I don’t remember whether the show started with models or members of the choir walking along the top risers as they sang. Within minutes, the audience was flooded with people. It was the most extraordinary cast. We hear a lot today about diversity and gender fluidity, to the point where these principles can seem almost trite, especially when pushed at a fashion show.
Yet Risso’s diversity looked unforced — as ordinary in its extremes as you see in most big cities. The clothing was also apiece with the attire of the audience, though bolder and more exaggerated. Oversized blazers came in wide rugby stripes, while jersey dresses had spiraling stripes that opened at random places in the seams. There were dresses and tops stuck with clumps of stiff, colorful daisies, and a wonderful, gigantic poncho-style sweater in Breton stripes, with a silver-embroidered daisy cutout in front. The clothes looked cool — weird, comfortable, not so fashion-y. The punk head pieces worn by some of the models were the work of the legendary hair stylist Julien d’Ys. Molded from latex, they were originally painted black, but d’Ys told me later that the oily, creatures-from-a-lagoon look was not the right vibe at all, so they were painted bright blue.
Risso also walked in the show and then took a seat on the lowest riser. If any individual had a galvanizing effect in the show it was Zsela, dressed in a blue and white daisy skirt and bra top, with matching shoes. She has an extraordinary voice, low and deep, and she intones the words slowly.
Little by little, as Zsela gave meaning to “Guide You Home,” as the models in their kooky knits and stripes filled the circle, and the orchestra added a flourish, the spectators and the show melded together. Clothing is not art, but it can produce similar feelings of pleasure and community.
Ever since the New York shows, people have casually wondered if in the age of Instagram and big, corporate-owned fashion brands, designers are obsolete. There were some surprisingly banal collections in Milan, as if brands had cynically — or fearfully? — identified a few signature styles and then hit the repeat button. Marni, however, demonstrated that creative designers are not obsolete. As Risso got up from his seat and joined Zsela and the models on the platform, the audience broke into a sustained applause. Some people stood and some even wept.
Armani’s collection was effective in its own way, in part because the designer, who is now 87, does not deviate from his aesthetic and in part because the palette of sea and shell tones (spiked with hot pink) was so sublime. In the first dozen or so looks, Armani offered as many styles of jackets. Who does that today for their eclectic and worldly clientele? Not many. He reminds me a lot of Saint Laurent in the twilight of his career. The man has done everything, and now he’s speaking in a whisper.
Marco Zanini also had a lovely collection, with some of the nicest quality fabrics and original prints around. That’s no small thing for an independent brand. This season, his clothes had a fresh lightness, with full skirts in a dark blue or brown cotton stripe, a beautifully cut shirt dress in an ivory silk crepe basket print, his comfy, wide-leg trousers, and oversized white shirts in luxurious Sea Island cotton, including one with a dramatically wide tie you can turn into a bow or a stole neckline. Zanini thinks of every detail.

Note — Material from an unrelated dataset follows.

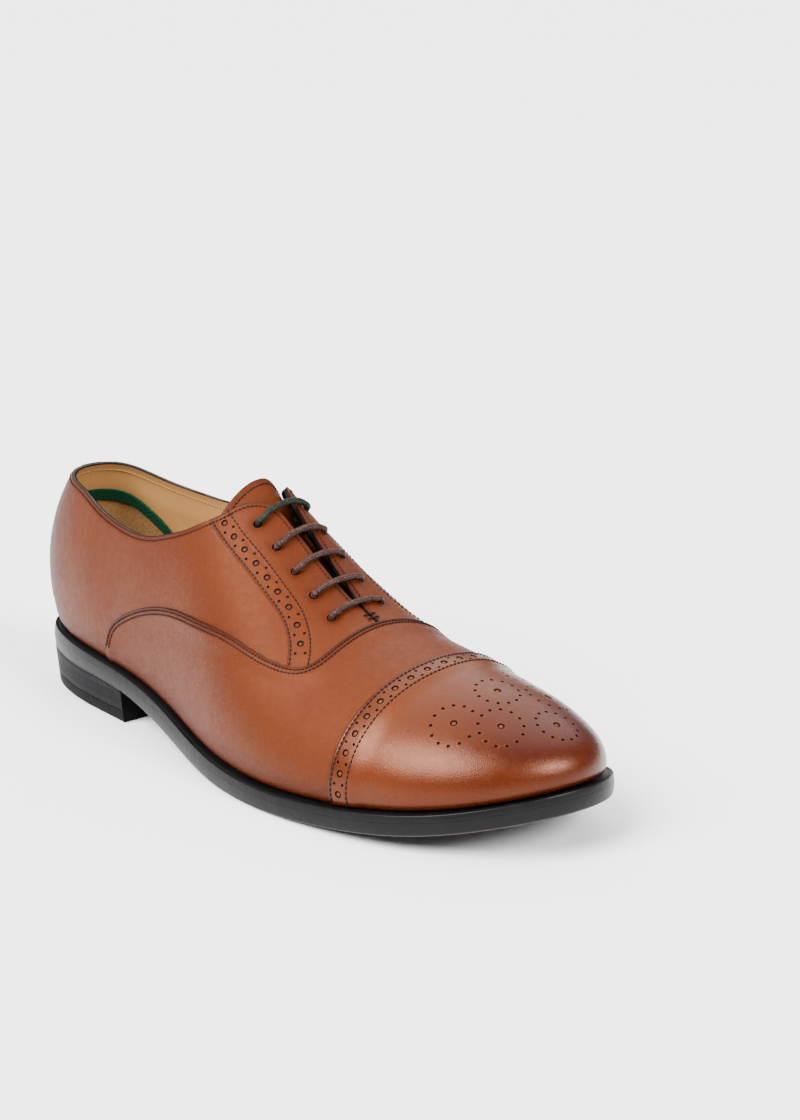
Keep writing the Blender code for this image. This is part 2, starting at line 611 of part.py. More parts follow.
def vamp_lining():
    """The forefoot lining, from the quarter linings' front edges to the toe."""
    wraps = np.linspace(-FOOT_WRAP, FOOT_WRAP, 27)
    rear_x = 191.2 - (191.2 - 151.5) * np.abs(wraps) / FOOT_WRAP
    rear = np.arccos(1 - 2 * rear_x / SOLE_LENGTH)
    angles = rear + (math.pi - rear) * column(np.linspace(0, 1, 13))
    shell("vamp_lining", angles, np.broadcast_to(wraps, angles.shape), *LINING, LINING_TAN, folded=True)


def toe_puff():
    wraps = np.linspace(-0.93, 0.93, 21)
    angles = station(238) + (math.pi - station(238)) * column(np.linspace(0, 1, 8))
    angles = np.broadcast_to(angles, (8, 21))
    shell("toe_puff", angles, np.broadcast_to(wraps, angles.shape), *STIFFENER, FELT, folded=True)


def heel_band(name, top, bottom, reach_x, level, look, columns=23, rows=6):
    """A piece that wraps the heel from one side to the other between two wraps, functions of x."""
    along = np.linspace(-station(reach_x), station(reach_x), columns)
    x = SOLE_LENGTH / 2 * (1 - np.cos(along))
    share = column(np.linspace(0, 1, rows))
    depth = top(x) + (bottom(x) - top(x)) * share
    angles = np.broadcast_to(np.abs(along), depth.shape)
    shell(name, angles, depth * np.where(along < 0, OUTER, INNER), *level, look)


def heel_counter():
    top = Spline([(0, 0.47), (20, 0.50), (50, 0.62), (74, 0.80)])
    heel_band("heel_counter", top, lambda x: 0.97 + 0 * x, 74, STIFFENER, FELT)


def heel_grip():
    """The suede patch inside the heel, and the woven tape along its edge."""
    edge = Spline(GRIP_EDGE)
    heel_band("heel_grip", lambda x: edge(x) + 0.012, lambda x: 0.955 + 0 * x, 56, GRIP, SUEDE, columns=25)
    heel_band("heel_grip_tape", lambda x: edge(x) - 0.012, lambda x: edge(x) + 0.034, 54,
              GRIP_BAND, GREEN_TAPE, columns=27, rows=3)


def heel_tab():
    """The small pull that covers the top of the back seam."""
    heel_band("heel_tab", lambda x: 0.338 + 0 * x, lambda x: 0.475 + 0 * x, 0.75,
              (LEATHER[0] + RAISED, LEATHER[1] + RAISED), LEATHER_TAN, columns=5, rows=4)


def tongue(name, sink, thick, look):
    """A layer of the tongue, sunk under the laces and rising at its free end, its base and its shoulders."""
    t, s = np.meshgrid(np.linspace(0, 1, 15) ** 1.4, np.linspace(-1, 1, 15), indexing="ij")
    x = TONGUE_TOP_X + (TONGUE_BASE_X - TONGUE_TOP_X) * t - TONGUE_WING * np.abs(s) ** 1.6 * (1 - t) ** 3
    half = Spline(TONGUE_HALF)(t)
    wraps = s * half / girth_at(x)
    angles = np.arccos(1 - 2 * x / SOLE_LENGTH)
    drop = TONGUE_WING_DROP * s**2 * np.interp(t, *zip(*TONGUE_FREE))
    across = np.interp(np.abs(s), *zip(*TONGUE_SHOULDER_ACROSS))
    shoulder = across * np.interp(t, *zip(*TONGUE_SHOULDER_ALONG))
    level = np.interp(t, *zip(*TONGUE_SINK)) - drop
    level = level * (1 - shoulder) + TONGUE_SHOULDER * shoulder - sink
    shell(name, angles, wraps, level - thick, level, look)


def eyelet_frame(x, wrap):
    """The centre, and unit vectors along the shoe, across it and out of it, at an eyelet."""
    angle = station(x)
    centre = last_point(angle, wrap)
    out = last_normal(angle, wrap)
    across = last_point(angle, wrap + 1e-3) - centre
    across /= np.linalg.norm(across)
    return centre, np.cross(across, out), across, out


def eyelet_ring(name, x, wrap):
    """A flat ring that reinforces one lace hole, hidden between the leather and the lining."""
    angle = station(x)
    per_angle = np.linalg.norm(last_point(angle + 1e-3, wrap) - last_point(angle, wrap)) / 1e-3
    per_wrap = np.linalg.norm(last_point(angle, wrap + 1e-3) - last_point(angle, wrap)) / 1e-3
    turns = np.linspace(0, 2 * math.pi, 9)
    radii = column(RING_RADII)
    angles = angle + radii * np.cos(turns) / per_angle
    wraps = wrap + radii * np.sin(turns) / per_wrap
    rows, columns = angles.shape
    base, normal = last_point(angles, wraps), last_normal(angles, wraps)
    points = np.concatenate([(base + normal * level).reshape(-1, 3) for level in EYELET_RING])
    count = rows * columns
    faces = grid_faces(rows, columns) + grid_faces(rows, columns, count, flip=True)
    for i in (0, rows - 1):
        for j in range(columns - 1):
            a = i * columns + j
            faces.append((a, a + 1, a + 1 + count, a + count))
    add_mesh(name, points, faces, BRASS)


def eyelet_cutter(side):
    body = bmesh.new()
    for x, wrap in EYELETS[side]:
        centre, along, across, out = eyelet_frame(x, wrap * side)
        turn = Matrix((along, across, out)).transposed().to_4x4()
        if turn.determinant() < 0:
            turn = Matrix((across, along, out)).transposed().to_4x4()
        place = Matrix.Translation(Vector(centre - out * 1.2) * MM) @ turn
        bmesh.ops.create_cone(body, cap_ends=True, segments=12, radius1=HOLE_RADIUS * MM,
                              radius2=HOLE_RADIUS * MM, depth=9 * MM, matrix=place)
    mesh = bpy.data.meshes.new("eyelet_cutter")
    body.to_mesh(mesh)
    body.free()
    cutter = bpy.data.objects.new("eyelet_cutter", mesh)
    bpy.context.scene.collection.objects.link(cutter)
    cutter.hide_render = True
    cutter.display_type = "WIRE"
    return cutter


def bend(x, wrap, towards, out_level, steps=3):
    """Points of the lace turning from the surface's normal to a direction along the surface."""
    centre, along, across, out = eyelet_frame(x, wrap)
    flat = towards - out * towards.dot(out)
    flat /= np.linalg.norm(flat)
    up = 1.0 if out_level > 0 else -1.0
    start = out_level - up * BEND_RADIUS
    points = []
    for k in range(steps + 1):
        turn = math.pi / 2 * k / steps
        points.append(centre + out * (start + up * BEND_RADIUS * math.sin(turn))
                      + flat * BEND_RADIUS * (1 - math.cos(turn)))
    return points


def lace_bar(index, from_side):
    """One bar: up through an eyelet, across over the gap and down through its partner."""
    x, wrap = EYELETS[from_side][index]
    last_x, last_wrap = EYELETS[-from_side][index]
    first, last = wrap * from_side, -last_wrap * from_side
    start, end = last_point(station(x), first), last_point(station(last_x), last)
    over = []
    for share in (0.28, 0.5, 0.72):
        where = first + (last - first) * share
        angle = station(x + (last_x - x) * share)
        rise = LACE_OVER + 0.25 * math.sin(share * math.pi)
        over.append(last_point(angle, where) + last_normal(angle, where) * rise)
    up = bend(x, first, end - start, LACE_OVER)
    down = bend(last_x, last, start - end, LACE_OVER)
    return up + over + down[::-1]


def lace_run(index, to_index, side):
    """The hidden stretch under the lining between two eyelets of one side."""
    x, wrap = EYELETS[side][index]
    to_x, to_wrap = EYELETS[side][to_index]
    start = last_point(station(x), wrap * side)
    end = last_point(station(to_x), to_wrap * side)
    middle_x, middle_wrap = (x + to_x) / 2, (wrap + to_wrap) / 2 * side
    place = station(middle_x), middle_wrap
    middle = last_point(*place) + last_normal(*place) * LACE_UNDER
    away = bend(x, wrap * side, end - start, LACE_UNDER)
    back = bend(to_x, to_wrap * side, start - end, LACE_UNDER)
    return away + [middle] + back[::-1]


def lace_tail(index, side):
    """A hidden end: down through an eyelet and out sideways under the lining."""
    x, wrap = EYELETS[side][index]
    angle = station(x)
    first = last_point(angle, wrap * side)
    away = last_point(angle, (wrap + 0.05) * side) - first
    points = bend(x, wrap * side, away, LACE_UNDER)
    for extra in (0.05, 0.09):
        where = (wrap + extra) * side
        points.append(last_point(angle, where) + last_normal(angle, where) * LACE_UNDER)
    return points


def lace(name, route, look):
    """A round lace along a route, in even steps."""
    route = np.array(route)
    runs = np.linalg.norm(np.diff(route, axis=0), axis=1)
    keep = np.concatenate([[True], runs > 0.05])
    route = route[keep]
    curve = bpy.data.curves.new(name, "CURVE")
    curve.dimensions = "3D"
    curve.bevel_depth = LACE_RADIUS * MM
    curve.bevel_resolution = 2
    curve.use_fill_caps = True
    line = curve.splines.new("POLY")
    line.points.add(len(route) - 1)
    for point, place in zip(line.points, route):
        point.co = (*(place * MM), 1)
    curve.materials.append(material_named(name, look))
    piece = bpy.data.objects.new(name, curve)
    bpy.context.scene.collection.objects.link(piece)


def laces():
    """One brown lace zigzags through the lower four pairs; a green one crosses the top pair."""
    brown = lace_tail(4, OUTER)[::-1]
    side = OUTER
    for index in (4, 3, 2, 1):
        brown += lace_bar(index, side)
        side = -side
        if index > 1:
            brown += lace_run(index, index - 1, side)
    brown += lace_tail(1, side)
    lace("lace_brown", brown, LACE_BROWN)
    lace("lace_green", lace_tail(0, OUTER)[::-1] + lace_bar(0, OUTER) + lace_tail(0, INNER), LACE_GREEN)


def bar_tack():
    """The thread bar that locks the foot of the lacing slit."""
    xs = column([186.6, 188.0])
    wraps = np.linspace(-3.4, 3.4, 5) / girth_at(187)
    angles = np.broadcast_to(np.arccos(1 - 2 * xs / SOLE_LENGTH), (2, 5))
    shell("bar_tack", angles, np.broadcast_to(wraps, (2, 5)), 0.4, 1.1, THREAD)


def centre_on_floor():
    """Moves every piece by one step, so that the shoe's box stands centred on the origin."""
    points = [vertex.co for thing in bpy.data.objects if thing.type == "MESH" and not thing.hide_render
              for vertex in thing.data.vertices]
    low = [min(point[k] for point in points) for k in range(3)]
    high = [max(point[k] for point in points) for k in range(3)]
    shift = Vector((-(low[0] + high[0]) / 2, -(low[1] + high[1]) / 2, -low[2]))
    for thing in bpy.data.objects:
        thing.data.transform(Matrix.Translation(shift))
    return shift


def hinge_tongue(shift):
    """Puts the tongue's two layers on an empty at the foot of the tongue, on the axis they turn about."""
    x = TONGUE_BASE_X
    top = float(ridge_z(x))
    pivot = bpy.data.objects.new("tongue_pivot", None)
    pivot.location = Vector((x, float(ridge_y(x)), top - 6.8)) * MM + shift
    bpy.context.scene.collection.objects.link(pivot)
    for name in ("tongue", "tongue_lining"):
        piece = bpy.data.objects[name]
        piece.data.transform(Matrix.Translation(-pivot.location))
        piece.parent = pivot


def main():
    clear_scene()
    outsole()
    welt()
    fillings()
    heel()
    toe_cap()
    vamp()
    for word, side in (("outer", OUTER), ("inner", INNER)):
        quarter(f"quarter_{word}", side)
        panel = facing(f"facing_{word}", side)
        inside = quarter_lining(f"quarter_lining_{word}", side)
        cutter = eyelet_cutter(side)
        cut(panel, cutter)
        cut(inside, cutter)
        for number, (x, wrap) in enumerate(EYELETS[side], 1):
            eyelet_ring(f"eyelet_{word}_{number}", x, wrap * side)
    vamp_lining()
    toe_puff()
    heel_counter()
    heel_grip()
    heel_tab()
    tongue("tongue", 0.0, TONGUE_THICK, LEATHER_TAN)
    tongue("tongue_lining", TONGUE_THICK + 0.35, TONGUE_LINING_THICK, LINING_TAN)
    laces()
    bar_tack()
    hinge_tongue(centre_on_floor())


main()
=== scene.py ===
"""The look of a leather oxford shoe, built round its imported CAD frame.

Lengths are millimetres until a mesh is made. X runs from the heel to the toe, +Y is the inner side of the
foot and +Z is up. The upper's pieces lie on one surface, the outside of the leather. A place on it is a
station, the angle along the sole's outline (0 at the heel back, pi at the toe tip), and a wrap, from -1 at
the outer feather line over 0 at the ridge to +1 at the inner feather line.
"""

import math

import bmesh
import bpy
import numpy as np
from mathutils import Matrix, Vector, noise


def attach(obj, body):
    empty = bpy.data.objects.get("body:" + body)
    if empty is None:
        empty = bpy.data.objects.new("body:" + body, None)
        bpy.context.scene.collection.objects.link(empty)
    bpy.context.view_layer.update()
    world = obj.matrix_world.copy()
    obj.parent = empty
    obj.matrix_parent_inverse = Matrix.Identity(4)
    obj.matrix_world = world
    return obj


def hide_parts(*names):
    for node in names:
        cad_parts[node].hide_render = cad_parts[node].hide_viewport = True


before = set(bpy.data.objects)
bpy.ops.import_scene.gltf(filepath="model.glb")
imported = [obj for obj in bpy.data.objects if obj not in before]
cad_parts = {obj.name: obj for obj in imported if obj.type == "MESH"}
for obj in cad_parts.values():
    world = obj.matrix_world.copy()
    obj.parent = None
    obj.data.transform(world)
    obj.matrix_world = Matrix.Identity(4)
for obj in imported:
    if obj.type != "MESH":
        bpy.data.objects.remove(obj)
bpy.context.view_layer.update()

MM = 0.001
ORIGIN = np.array([-148.3493, 2.3456, 0.0])
OUTER, INNER = -1, 1
SIDE_NAMES = ((OUTER, "outer"), (INNER, "inner"))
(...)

The Milan shows ended with an unexpected coda: a combined show, at Gianni Versace’s mansion, with Kim Jones of Fendi doing his version of Versace’s Medusa prints and chain mail, and Donatella Versace playing with Fendi’s signifiers. The designers, along with Silvia Venturini Fendi, cooked up the one-off collection last February over a meal. The connection between the two labels makes sense in one way: Gianni Versace and Karl Lagerfeld were great friends. Collaborations are also popular. (Remember the Balenciaga-Gucci hookup last spring?) One writer said to me, “But who wins?”
I would say, looking at the images of Shalom Harlow in pale pink “Fendace” lace and Kristen McMenamy in a drop-dead gown with fat gold safety pins, that probably Versace comes out on top, simply because Gianni’s original iconography is so enduring. But in another sense, the question is mute. “Fendace” marks a communal moment, a return, but it’s still just a vanishing moment.